Before the plant can turn nuclear waste into easy-to-store glass, it must go through a commissioning phase, which involves training staff, practicing procedures and testing systems. The parts of the vit plant ready to open soon include an analytical laboratory, the melters capable of creating five containers of glass per day, and a facility for catching and processing the effluent that escapes during melting.

The annex’s control room will oversee all three, plus about a dozen additional buildings tied to the vit plant. Vitrification of high-level waste will come later.

The opening of the annex is considered a significant step in beginning the commissioning of the plant, which means testing of the vitrification work could begin in less than two years, and the start of low-waste removal from storage tanks could begin as early as autumn 2022, said Bechtel National managers.

“This is a momentous occasion as we celebrate this completion.
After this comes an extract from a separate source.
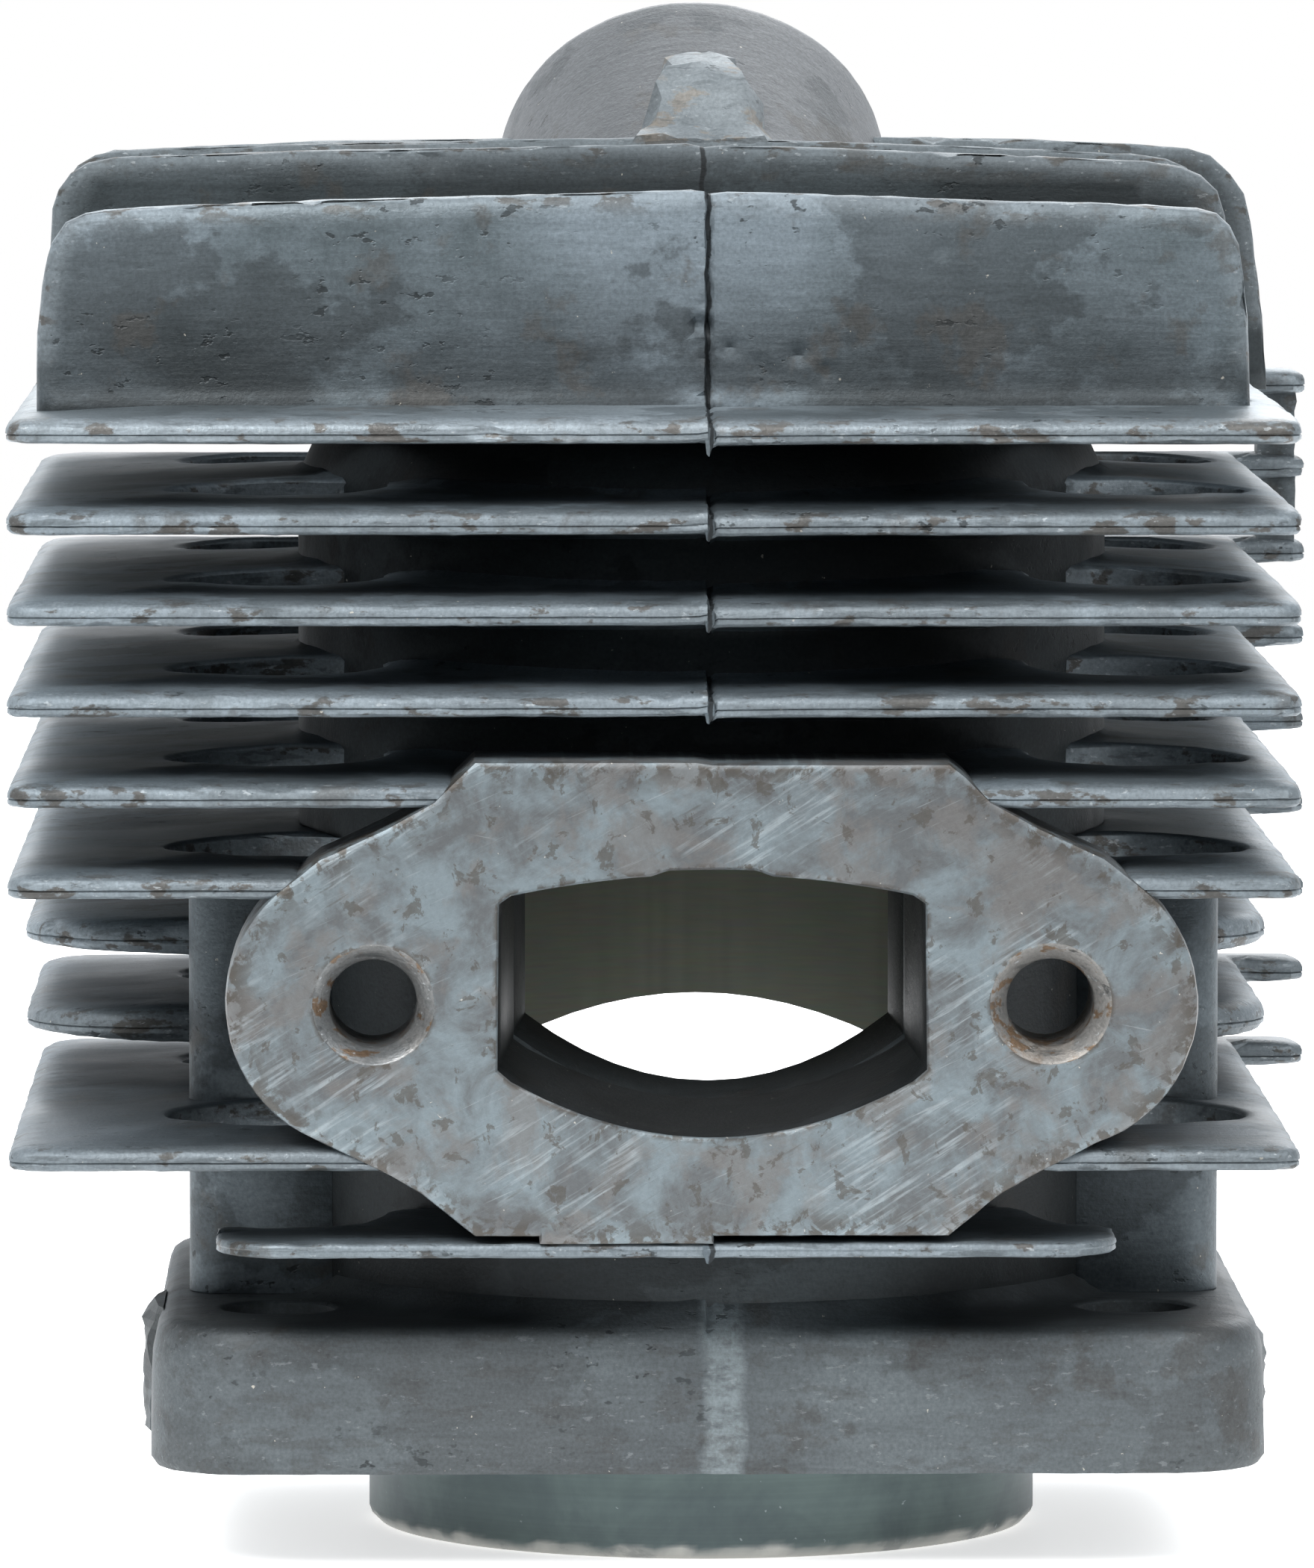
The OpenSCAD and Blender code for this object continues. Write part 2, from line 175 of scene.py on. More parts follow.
# the points of a plate are lined up along these to hold the groove
SEAM_COLUMNS = (SEAM - 0.6, SEAM - 0.06, SEAM + 0.06, SEAM + 0.24, SEAM + 0.5)


def arc(centre, radius, start, end, step=0.7):
    """Points of an arc in degrees, anticlockwise when end is more than start."""
    count = max(2, int(abs(math.radians(end - start)) * radius / step) + 1)
    angles = np.radians(np.linspace(start, end, count))
    return np.stack([centre[0] + radius * np.cos(angles), centre[1] + radius * np.sin(angles)], 1)


def outline(*parts, step=0.9):
    """Joins points and arcs into one closed loop, and divides its long straights."""
    corners = np.concatenate([np.atleast_2d(np.asarray(p, float)) for p in parts])
    apart = np.linalg.norm(corners - np.roll(corners, 1, 0), axis=1) > 0.02
    corners = corners[apart]
    loop = []
    for here, there in zip(corners, np.roll(corners, -1, 0)):
        count = max(1, int(round(np.linalg.norm(there - here) / step)))
        loop += [here + (there - here) * i / count for i in range(count)]
    return np.array(loop)


def shift(loop, inwards):
    """Moves an anticlockwise loop along its own normals."""
    along = np.roll(loop, -1, 0) - np.roll(loop, 1, 0)
    along /= np.maximum(np.linalg.norm(along, axis=1), 1e-9)[:, None]
    return loop + inwards * np.stack([-along[:, 1], along[:, 0]], 1)


def distance(points, loops):
    """Each point's distance to the nearest of several closed loops, to about a tenth of a millimetre."""
    marks = np.concatenate([loop + (np.roll(loop, -1, 0) - loop) * i / 8 for loop in loops for i in range(8)])
    tree = KDTree(len(marks))
    for i, (x, y) in enumerate(marks):
        tree.insert((x, y, 0), i)
    tree.balance()
    return np.array([tree.find((x, y, 0))[2] for x, y in points])


def inside(points, loop):
    """True for each point inside a closed loop."""
    result = np.zeros(len(points), bool)
    for a, b in zip(loop, np.roll(loop, -1, 0)):
        if a[1] == b[1]:
            continue
        crosses = (a[1] > points[:, 1]) != (b[1] > points[:, 1])
        result ^= crosses & (points[:, 0] < (b[0] - a[0]) * (points[:, 1] - a[1]) / (b[1] - a[1]) + a[0])
    return result


def sheet_points(loops, insets, step, columns):
    """Points and triangles of a flat sheet bounded by loops[0] and pierced by the others."""
    points = [np.concatenate(loops)]
    for inset in insets:
        for k, loop in enumerate(loops):
            ring = shift(loop, inset if k == 0 else -inset)
            points.append(ring[distance(ring, loops) > 0.85 * inset])
    low, high = loops[0].min(0), loops[0].max(0)
    grid = np.stack(np.meshgrid(np.arange(low[0], high[0], step), np.arange(low[1], high[1], step)), -1)
    grid[1::2, :, 0] += step / 2
    grid = grid.reshape(-1, 2)
    grid = grid[distance(grid, loops) > insets[-1] + 0.4 * step]
    for column in columns:
        grid = grid[abs(grid[:, 0] - column) > 0.3]
    for column in columns:
        run = np.arange(low[1], high[1], 0.3)
        line = np.stack([column + 0.03 * np.sin(run * 2.3) + 0.02 * np.sin(run * 5.9), run], 1)
        grid = np.concatenate([grid, line[distance(line, loops) > 0.12]])
    free = np.concatenate(points[1:] + [grid])
    within = inside(free, loops[0])
    for loop in loops[1:]:
        within &= ~inside(free, loop)
    points = np.concatenate([points[0], free[within]])
    edges, start = [], 0
    for loop in loops:
        edges += [(start + i, start + (i + 1) % len(loop)) for i in range(len(loop))]
        start += len(loop)
    found = delaunay_2d_cdt([Vector(p) for p in points], edges, [], 0, 1e-5)
    flat = np.array([tuple(p) for p in found[0]])
    source = np.array([o[0] if o else -1 for o in found[3]])
    triangles = np.array(found[2])
    middle = flat[triangles].mean(1)
    keep = inside(middle, loops[0])
    for loop in loops[1:]:
        keep &= ~inside(middle, loop)
    return flat, source, triangles[keep]


def face_outwards(mesh):
    """Turns every face of a closed mesh to look outwards."""
    shape = bmesh.new()
    shape.from_mesh(mesh)
    bmesh.ops.recalc_face_normals(shape, faces=shape.faces)
    shape.to_mesh(mesh)
    shape.free()


def cast_plate(name, walls, upper, lower, place, insets=(0.12, 0.35, 0.75), step=1.3, columns=(),
               grain=1.0, wear=lambda p: 1.0):
    """A cast plate. walls[0] is its rim and the others its holes, each a stack of rings (N x 3) from the
    upper face to the lower one. upper and lower give the height of each face, place turns plate to row axes,
    insets and step space the points, grain scales its unevenness, and wear says where it is rubbed."""
    verts, faces, rims = [], [], []
    count = 0
    index = []
    for stack in walls:
        rows = []
        for ring in stack:
            rows.append(np.arange(count, count + len(ring)))
            verts.append(np.asarray(ring, float))
            rims.append(np.ones(len(ring)))
            count += len(ring)
        index.append(rows)
        for above, below in zip(rows, rows[1:]):
            for i in range(len(above)):
                j = (i + 1) % len(above)
                faces.append((above[i], above[j], below[j], below[i]))
    for level, height_at in ((0, upper), (-1, lower)):
        loops = [stack[level][:, :2] for stack in walls]
        edge_ids = np.concatenate([rows[level] for rows in index])
        flat, source, triangles = sheet_points(loops, insets, step, columns)
        on_edge = (source >= 0) & (source < len(edge_ids))
        ids = np.zeros(len(flat), int)
        ids[on_edge] = edge_ids[source[on_edge]]
        free = flat[~on_edge]
        ids[~on_edge] = np.arange(count, count + len(free))
        from_rim = distance(free, loops[:1])
        heights = height_at(free, from_rim, distance(free, loops[1:]) if len(loops) > 1 else from_rim)
        verts.append(np.column_stack([free, heights]))
        rims.append(np.clip(1 - from_rim / 1.4, 0, 1))
        count += len(free)
        faces += [tuple(ids[t]) for t in triangles]
    verts = np.concatenate(verts)
    rims = np.concatenate(rims) * wear(verts)
    mesh = bpy.data.meshes.new(name)
    mesh.from_pydata([tuple(p * mm) for p in place(verts)], [], [tuple(int(i) for i in f) for f in faces])
    face_outwards(mesh)
    weather(mesh, grain, rims)
    mesh.attributes.new("rim", "FLOAT", "POINT").data.foreach_set("value", rims.astype(np.float32))
    return finished(name, mesh)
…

This job could not have been accomplished—the milestone we’ve made—could not have been accomplished without a lot of effort from a lot of people,” said Carrie Meier, local spokeswoman for the U.S. Department of Energy. “Work at the vit plant—it’s its own city—is reliant on the work of our partner contractors to continue making progress.”

Vit plant project manager Valerie McCain said significant progress has been made in the last 12 months. Moving into the annex means the necessities required to run the plant around the clock are nearly complete.

“The computerized control room is the brains of the vit plant… moving into this building is significant for this team. It means we’re moving forward. It’s a place in the project we’ve never been before. It’s really significant,” she said.

The opening of the annex is worth a ribbon-cutting ceremony because it marks the end of 18 years of construction, said Tom Fletcher, DOE project director for the plant.

“After years of talking about progress, today we’re showing it, with the opening of the annex facility,” he said. “The scaffolding is disappearing; temporary fixtures are being replaced with permanent fixtures; water, power, networks and roads are all being upgraded for 24/7 operations…. It’s a cultural change.”

Brian Vance, the Department of Energy’s site manager, said commissioning the plant is a “historic time” for the Hanford site.

Treating low-level waste is going to require Hanford-wide cooperation as it is pulled from tanks and transported to the plant, he said.

“There’s lots of reasons to be optimistic about where we are today,” he said.

Newhouse added how easy it is to take for granted the hundreds of professions that work together to make Hanford cleanup possible. It’s not just a responsibility; the investment and cooperation also has created an environment for innovation.

“Our deep history in innovation, science, technology and energy development is interwoven into the very fabric of what makes the Tri-Cities unique and so much of that begins right here at Hanford,” he said.

Since plans to create a federal depository for vitrified waste in glass blocks have stalled, the current plan is for the low-level waste encased in glass to be stored at Hanford after processing.

Fletcher said DOE staff, Bechtel staff and subcontractors all are working to find ways to finish the work as quickly as possible.